[Start]

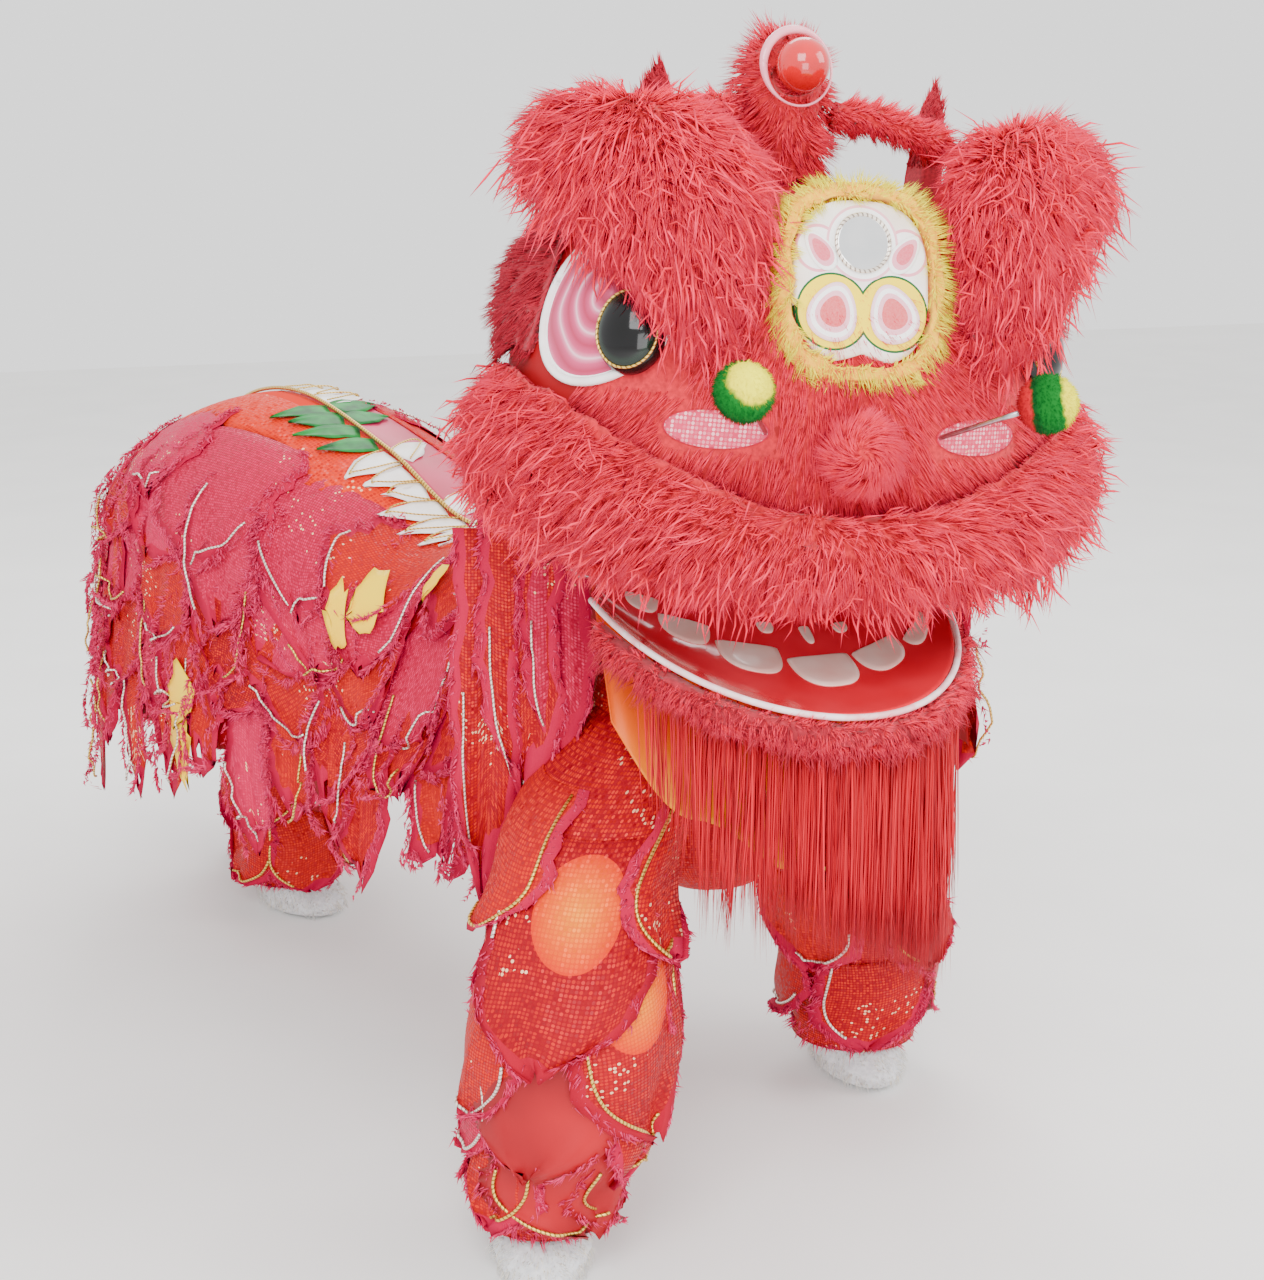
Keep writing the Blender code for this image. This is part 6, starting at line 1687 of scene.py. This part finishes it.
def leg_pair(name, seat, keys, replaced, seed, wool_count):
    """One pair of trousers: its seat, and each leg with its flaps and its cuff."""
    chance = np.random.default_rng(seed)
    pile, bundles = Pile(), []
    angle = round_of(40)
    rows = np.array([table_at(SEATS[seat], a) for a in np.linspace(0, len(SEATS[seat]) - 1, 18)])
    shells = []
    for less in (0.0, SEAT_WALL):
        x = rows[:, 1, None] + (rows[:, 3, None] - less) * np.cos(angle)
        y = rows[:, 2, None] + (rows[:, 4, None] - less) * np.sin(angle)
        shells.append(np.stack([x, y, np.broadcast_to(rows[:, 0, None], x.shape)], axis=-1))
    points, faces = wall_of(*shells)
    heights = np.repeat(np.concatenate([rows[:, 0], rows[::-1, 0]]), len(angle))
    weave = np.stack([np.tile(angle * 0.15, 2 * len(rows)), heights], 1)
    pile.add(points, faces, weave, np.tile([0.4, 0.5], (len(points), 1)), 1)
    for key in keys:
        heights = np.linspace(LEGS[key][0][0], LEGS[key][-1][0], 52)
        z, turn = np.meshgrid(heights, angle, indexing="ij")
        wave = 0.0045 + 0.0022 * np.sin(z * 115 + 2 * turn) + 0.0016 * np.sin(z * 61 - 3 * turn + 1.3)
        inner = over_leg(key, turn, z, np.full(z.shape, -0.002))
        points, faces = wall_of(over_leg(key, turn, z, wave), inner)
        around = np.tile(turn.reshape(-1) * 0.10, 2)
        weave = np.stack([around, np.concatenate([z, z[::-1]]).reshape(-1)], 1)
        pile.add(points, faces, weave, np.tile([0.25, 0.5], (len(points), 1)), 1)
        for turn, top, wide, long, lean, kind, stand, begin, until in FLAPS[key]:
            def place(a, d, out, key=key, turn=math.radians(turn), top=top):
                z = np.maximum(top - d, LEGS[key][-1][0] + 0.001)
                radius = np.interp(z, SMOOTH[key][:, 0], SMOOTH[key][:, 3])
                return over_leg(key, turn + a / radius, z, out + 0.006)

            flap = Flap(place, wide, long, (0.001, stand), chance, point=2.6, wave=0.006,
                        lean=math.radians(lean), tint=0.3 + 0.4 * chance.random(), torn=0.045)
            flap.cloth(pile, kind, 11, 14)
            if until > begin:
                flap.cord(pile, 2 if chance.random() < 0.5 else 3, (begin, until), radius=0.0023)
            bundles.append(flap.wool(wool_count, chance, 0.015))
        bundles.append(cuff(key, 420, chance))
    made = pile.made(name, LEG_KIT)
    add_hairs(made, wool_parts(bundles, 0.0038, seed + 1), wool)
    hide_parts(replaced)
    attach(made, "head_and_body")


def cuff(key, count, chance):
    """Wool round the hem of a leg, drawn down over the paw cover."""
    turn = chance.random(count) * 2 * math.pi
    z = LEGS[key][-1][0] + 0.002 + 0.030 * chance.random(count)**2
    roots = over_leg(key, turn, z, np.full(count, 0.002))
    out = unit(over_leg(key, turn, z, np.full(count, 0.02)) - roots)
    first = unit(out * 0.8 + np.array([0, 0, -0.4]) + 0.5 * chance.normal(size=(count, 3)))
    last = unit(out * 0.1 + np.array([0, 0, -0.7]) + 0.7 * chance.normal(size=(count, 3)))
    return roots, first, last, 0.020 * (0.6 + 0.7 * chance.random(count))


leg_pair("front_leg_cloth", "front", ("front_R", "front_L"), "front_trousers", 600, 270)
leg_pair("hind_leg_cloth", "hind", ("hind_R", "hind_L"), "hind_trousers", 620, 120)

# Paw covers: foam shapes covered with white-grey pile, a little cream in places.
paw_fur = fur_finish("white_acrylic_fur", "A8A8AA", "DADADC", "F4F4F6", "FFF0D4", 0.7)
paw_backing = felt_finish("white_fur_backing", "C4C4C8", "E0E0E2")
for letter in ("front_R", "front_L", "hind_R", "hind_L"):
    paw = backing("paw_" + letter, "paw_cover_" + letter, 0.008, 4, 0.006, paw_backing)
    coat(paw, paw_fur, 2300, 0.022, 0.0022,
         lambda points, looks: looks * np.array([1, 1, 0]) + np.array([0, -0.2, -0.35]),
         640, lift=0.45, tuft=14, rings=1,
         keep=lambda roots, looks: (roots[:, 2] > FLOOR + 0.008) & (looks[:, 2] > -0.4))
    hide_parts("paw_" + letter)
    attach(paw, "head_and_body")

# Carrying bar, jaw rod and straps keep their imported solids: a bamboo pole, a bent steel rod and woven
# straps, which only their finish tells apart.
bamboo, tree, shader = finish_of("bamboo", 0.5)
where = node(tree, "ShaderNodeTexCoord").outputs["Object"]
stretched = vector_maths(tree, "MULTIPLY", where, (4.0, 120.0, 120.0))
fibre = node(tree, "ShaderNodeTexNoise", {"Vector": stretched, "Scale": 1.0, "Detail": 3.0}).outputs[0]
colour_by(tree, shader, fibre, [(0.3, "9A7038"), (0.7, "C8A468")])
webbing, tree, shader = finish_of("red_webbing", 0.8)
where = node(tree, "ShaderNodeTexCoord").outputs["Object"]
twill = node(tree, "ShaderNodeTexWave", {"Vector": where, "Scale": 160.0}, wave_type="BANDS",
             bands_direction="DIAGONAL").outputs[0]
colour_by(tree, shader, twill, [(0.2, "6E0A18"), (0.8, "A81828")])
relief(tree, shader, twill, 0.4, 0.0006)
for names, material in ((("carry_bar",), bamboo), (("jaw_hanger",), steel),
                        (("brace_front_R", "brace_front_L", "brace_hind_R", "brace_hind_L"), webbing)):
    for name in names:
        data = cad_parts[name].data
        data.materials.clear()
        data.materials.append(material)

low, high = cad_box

[End]

WHAT THE TASK ASKS:
Only a number is wanted: how many lines contain the word "data"?

CORRECT RESULT:
3